[start of Data]

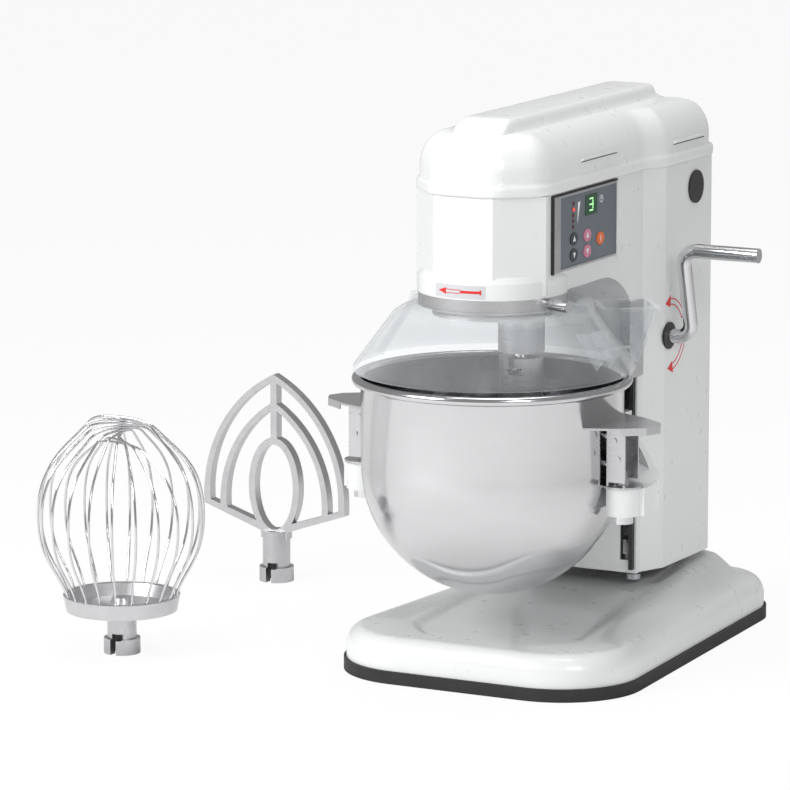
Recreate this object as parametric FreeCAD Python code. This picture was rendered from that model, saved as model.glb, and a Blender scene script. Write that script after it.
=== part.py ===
import FreeCAD, Part
import math
import os

# Table-top planetary mixer, 7 litre class. Millimetres, +Z up, front towards -Y, crank side +X.
# The origin is on the bowl's axis, at the height of the bench.

V = FreeCAD.Vector
UP = V(0, 0, 1)

# --- base ---
MAT_HEIGHT = 12.0          # rubber tray under the whole base
MAT_FLOOR = 3.0
MAT_RIM = 9.0
BASE_FRONT = -75.0
BASE_REAR = 392.0
BASE_HALF_FRONT = 155.0
BASE_HALF_REAR = 124.0
FRONT_CORNER = 80.0
REAR_CORNER = 58.0
BASE_INSET = 2.5           # the shell stands back from the rubber's edge
BASE_TOP = 42.0
BASE_ROLL = 15.0
BASE_WALL = 5.0
DISH_RADIUS = 97.0
DISH_Y = 46.0
DISH_DEPTH = 4.0
PEDESTAL_TOP = 72.0
PEDESTAL_FLARE = 34.0
PLATE_THICK = 2.0

# --- column and head, one hollow casting ---
COLUMN_FRONT = 174.0
COLUMN_REAR = 320.0
COLUMN_HALF = 78.0         # half width behind the step
HEAD_HALF = 67.0           # half width of the head and of the column's front
STEP_START = 183.0
STEP_END = 211.0
NOSE_HALF = 30.5
NOSE_FRONT = -61.0
NOSE_CUT = HEAD_HALF - NOSE_HALF
CASTING_WALL = 4.0
HEAD_BOTTOM = 370.0
SEAM_Z = 462.0
THROAT_RADIUS = 80.0
COLLAR_RADIUS = 70.0
COLLAR_BOTTOM = 368.0
COLLAR_TOP = 383.0
COLLAR_BORE = 54.0

# --- cover ---
COVER_LIP = 12.0
LIP_PROUD = 2.5
COVER_TOP = 517.0
COVER_ROLL = 26.0
SPINE_TOP = 530.0
SPINE_HALF = 27.0
SPINE_REAR = 300.0
COVER_SCREW_Y = 72.0

# --- drive ---
SHAFT_R = 12.0
RUN = 0.03                 # running clearance of shafts in bearings
SEAT = 0.02                # light fit of bearings and bushes in their seats
BAND_RADIUS = 69.3
BAND_BORE = 60.0
BAND_BOTTOM = 355.5
GEAR_MODULE = 1.5
RING_TEETH = 60
PLANET_TEETH = 20
ORBIT = (RING_TEETH - PLANET_TEETH) * GEAR_MODULE / 2
RING_FACE = 11.0
CARRIER_R = 56.0
CARRIER_BOTTOM = 346.0
CARRIER_THICK = 8.0
TOOL_SHAFT_R = 8.5
TOOL_SHAFT_BOTTOM = 268.0
POD_R = 21.7               # round housing of the tool shaft
POD_BOTTOM = 313.0
PULLEY_R = 48.0
MOTOR_PULLEY_R = 12.0
PULLEY_BOTTOM = 434.0
PULLEY_FACE = 12.0
PULLEY_FLANGE = 1.5
BELT_THICK = 2.0
BELT_GAP = 0.4
MOTOR_Y = 262.0
MOTOR_R = 42.0
MOTOR_BOTTOM = 352.0
MOTOR_TOP = 424.0

# --- lift ---
TRAVEL = 38.0
PINION_TEETH = 24
PINION_R = PINION_TEETH * GEAR_MODULE / 2
CRANK_Y = 219.0
CRANK_Z = 298.0
CRANK_R = 7.0
CRANK_PLANE = 103.0
CRANK_RISE = 87.5
CRANK_LEAN = -22.5
GRIP_END = 182.0
ROD_R = 8.0
ROD_X = 38.0
ROD_Y = 262.0
ROD_TOP = 345.0
SLOT_X = 55.0
SLOT_WIDTH = 10.0
SLOT_BOTTOM = 84.0
SLOT_TOP = 300.0
WEB_THICK = 6.0

# --- bowl and its cradle ---
BOWL_R = 122.7
BOWL_WALL = 1.5
BOWL_CENTRE_Z = 204.4
RIM_R = 131.0
RIM_TOP = 289.0
BEAD_R = 4.4
PIN_X = 135.0
PIN_R = 6.0
PIN_PLAY = 0.3
TAB_R = 19.0
TAB_THICK = 2.0
YOKE_TOP = 194.0
YOKE_DEEP = 26.0
YOKE_INNER = 131.0
YOKE_OUTER = 157.0
PAD_R = 17.0
BOWL_PLAY = 2.3            # free space between the bowl and its cradle
HANDLE_Z = 252.0
HANDLE_TIP = 173.0

# --- guard ---
GUARD_BORE = 69.6
GUARD_WALL = 2.5
GUARD_SHOULDER_R = 93.0
GUARD_SHOULDER_Z = 346.5
GUARD_FOOT_R = 129.5
GUARD_FOOT_Z = 297.0
GUARD_LIP = 3.5
SHELL_GAP = 1.0            # between the fixed and the turning half
REAR_START = 8.0
REAR_SPAN = 164.0
CHUTE_ANGLE = 35.0
CHUTE_HALF = 27.0
CHUTE_RIM_Z = 352.0
CHUTE_RIM_R = 152.0
GUARD_PIN_ANGLE = -15.0
GUARD_PIN_Z = 361.75

# --- control panel on the +X side of the head ---
PANEL_Y = (-12.0, 120.5)
PANEL_Z = (389.0, 459.5)
PANEL_THICK = 2.6
PANEL_FRAME = 2.0
KEY_SPOTS = {
    "speed_up_key": (30.0, 416.0),
    "speed_down_key": (30.0, 401.0),
    "timer_up_key": (58.0, 416.0),
    "timer_down_key": (58.0, 401.0),
    "start_stop_key": (86.0, 409.5),
}
KEY_HALF_Y = 7.6
KEY_HALF_Z = 6.0
KEY_PLAY = 0.3
KEY_TRAVEL = 0.5
DISPLAY = (54.0, 79.0, 434.5, 453.5)
LIGHT_Y = 29.0
LIGHT_Z = [449.0 - 5.4 * row for row in range(5)]
LIGHT_R = 2.0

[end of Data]

Output the full listing exactly as it stands.

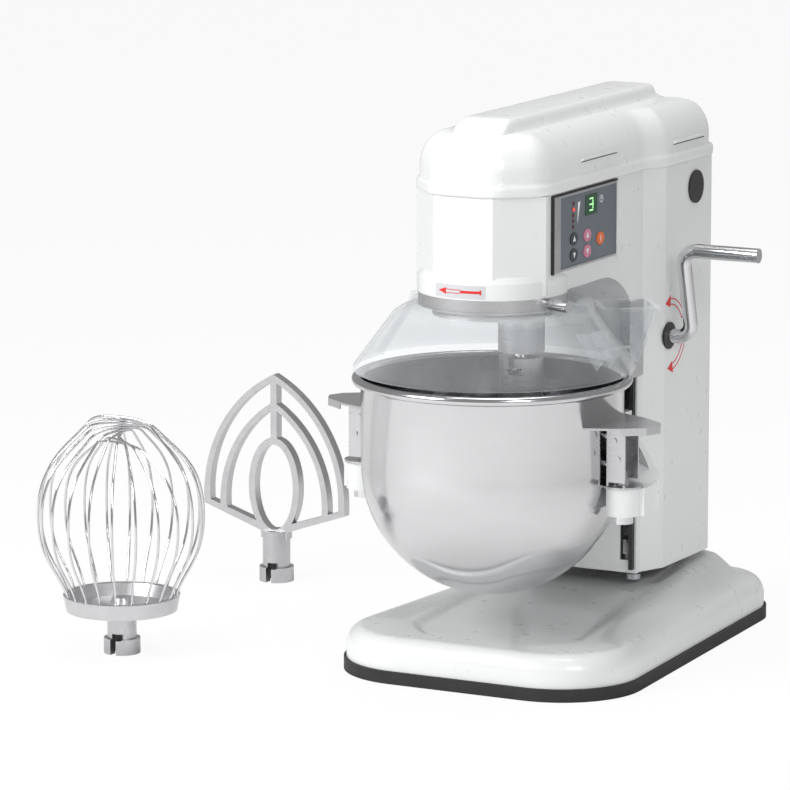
Recreate this object as parametric FreeCAD Python code. This picture was rendered from that model, saved as model.glb, and a Blender scene script. Write that script after it.
=== part.py ===
import FreeCAD, Part
import math
import os

# Table-top planetary mixer, 7 litre class. Millimetres, +Z up, front towards -Y, crank side +X.
# The origin is on the bowl's axis, at the height of the bench.

V = FreeCAD.Vector
UP = V(0, 0, 1)

# --- base ---
MAT_HEIGHT = 12.0          # rubber tray under the whole base
MAT_FLOOR = 3.0
MAT_RIM = 9.0
BASE_FRONT = -75.0
BASE_REAR = 392.0
BASE_HALF_FRONT = 155.0
BASE_HALF_REAR = 124.0
FRONT_CORNER = 80.0
REAR_CORNER = 58.0
BASE_INSET = 2.5           # the shell stands back from the rubber's edge
BASE_TOP = 42.0
BASE_ROLL = 15.0
BASE_WALL = 5.0
DISH_RADIUS = 97.0
DISH_Y = 46.0
DISH_DEPTH = 4.0
PEDESTAL_TOP = 72.0
PEDESTAL_FLARE = 34.0
PLATE_THICK = 2.0

# --- column and head, one hollow casting ---
COLUMN_FRONT = 174.0
COLUMN_REAR = 320.0
COLUMN_HALF = 78.0         # half width behind the step
HEAD_HALF = 67.0           # half width of the head and of the column's front
STEP_START = 183.0
STEP_END = 211.0
NOSE_HALF = 30.5
NOSE_FRONT = -61.0
NOSE_CUT = HEAD_HALF - NOSE_HALF
CASTING_WALL = 4.0
HEAD_BOTTOM = 370.0
SEAM_Z = 462.0
THROAT_RADIUS = 80.0
COLLAR_RADIUS = 70.0
COLLAR_BOTTOM = 368.0
COLLAR_TOP = 383.0
COLLAR_BORE = 54.0

# --- cover ---
COVER_LIP = 12.0
LIP_PROUD = 2.5
COVER_TOP = 517.0
COVER_ROLL = 26.0
SPINE_TOP = 530.0
SPINE_HALF = 27.0
SPINE_REAR = 300.0
COVER_SCREW_Y = 72.0

# --- drive ---
SHAFT_R = 12.0
RUN = 0.03                 # running clearance of shafts in bearings
SEAT = 0.02                # light fit of bearings and bushes in their seats
BAND_RADIUS = 69.3
BAND_BORE = 60.0
BAND_BOTTOM = 355.5
GEAR_MODULE = 1.5
RING_TEETH = 60
PLANET_TEETH = 20
ORBIT = (RING_TEETH - PLANET_TEETH) * GEAR_MODULE / 2
RING_FACE = 11.0
CARRIER_R = 56.0
CARRIER_BOTTOM = 346.0
CARRIER_THICK = 8.0
TOOL_SHAFT_R = 8.5
TOOL_SHAFT_BOTTOM = 268.0
POD_R = 21.7               # round housing of the tool shaft
POD_BOTTOM = 313.0
PULLEY_R = 48.0
MOTOR_PULLEY_R = 12.0
PULLEY_BOTTOM = 434.0
PULLEY_FACE = 12.0
PULLEY_FLANGE = 1.5
BELT_THICK = 2.0
BELT_GAP = 0.4
MOTOR_Y = 262.0
MOTOR_R = 42.0
MOTOR_BOTTOM = 352.0
MOTOR_TOP = 424.0

# --- lift ---
TRAVEL = 38.0
PINION_TEETH = 24
PINION_R = PINION_TEETH * GEAR_MODULE / 2
CRANK_Y = 219.0
CRANK_Z = 298.0
CRANK_R = 7.0
CRANK_PLANE = 103.0
CRANK_RISE = 87.5
CRANK_LEAN = -22.5
GRIP_END = 182.0
ROD_R = 8.0
ROD_X = 38.0
ROD_Y = 262.0
ROD_TOP = 345.0
SLOT_X = 55.0
SLOT_WIDTH = 10.0
SLOT_BOTTOM = 84.0
SLOT_TOP = 300.0
WEB_THICK = 6.0

# --- bowl and its cradle ---
BOWL_R = 122.7
BOWL_WALL = 1.5
BOWL_CENTRE_Z = 204.4
RIM_R = 131.0
RIM_TOP = 289.0
BEAD_R = 4.4
PIN_X = 135.0
PIN_R = 6.0
PIN_PLAY = 0.3
TAB_R = 19.0
TAB_THICK = 2.0
YOKE_TOP = 194.0
YOKE_DEEP = 26.0
YOKE_INNER = 131.0
YOKE_OUTER = 157.0
PAD_R = 17.0
BOWL_PLAY = 2.3            # free space between the bowl and its cradle
HANDLE_Z = 252.0
HANDLE_TIP = 173.0

# --- guard ---
GUARD_BORE = 69.6
GUARD_WALL = 2.5
GUARD_SHOULDER_R = 93.0
GUARD_SHOULDER_Z = 346.5
GUARD_FOOT_R = 129.5
GUARD_FOOT_Z = 297.0
GUARD_LIP = 3.5
SHELL_GAP = 1.0            # between the fixed and the turning half
REAR_START = 8.0
REAR_SPAN = 164.0
CHUTE_ANGLE = 35.0
CHUTE_HALF = 27.0
CHUTE_RIM_Z = 352.0
CHUTE_RIM_R = 152.0
GUARD_PIN_ANGLE = -15.0
GUARD_PIN_Z = 361.75

# --- control panel on the +X side of the head ---
PANEL_Y = (-12.0, 120.5)
PANEL_Z = (389.0, 459.5)
PANEL_THICK = 2.6
PANEL_FRAME = 2.0
KEY_SPOTS = {
    "speed_up_key": (30.0, 416.0),
    "speed_down_key": (30.0, 401.0),
    "timer_up_key": (58.0, 416.0),
    "timer_down_key": (58.0, 401.0),
    "start_stop_key": (86.0, 409.5),
}
KEY_HALF_Y = 7.6
KEY_HALF_Z = 6.0
KEY_PLAY = 0.3
KEY_TRAVEL = 0.5
DISPLAY = (54.0, 79.0, 434.5, 453.5)
LIGHT_Y = 29.0
LIGHT_Z = [449.0 - 5.4 * row for row in range(5)]
LIGHT_R = 2.0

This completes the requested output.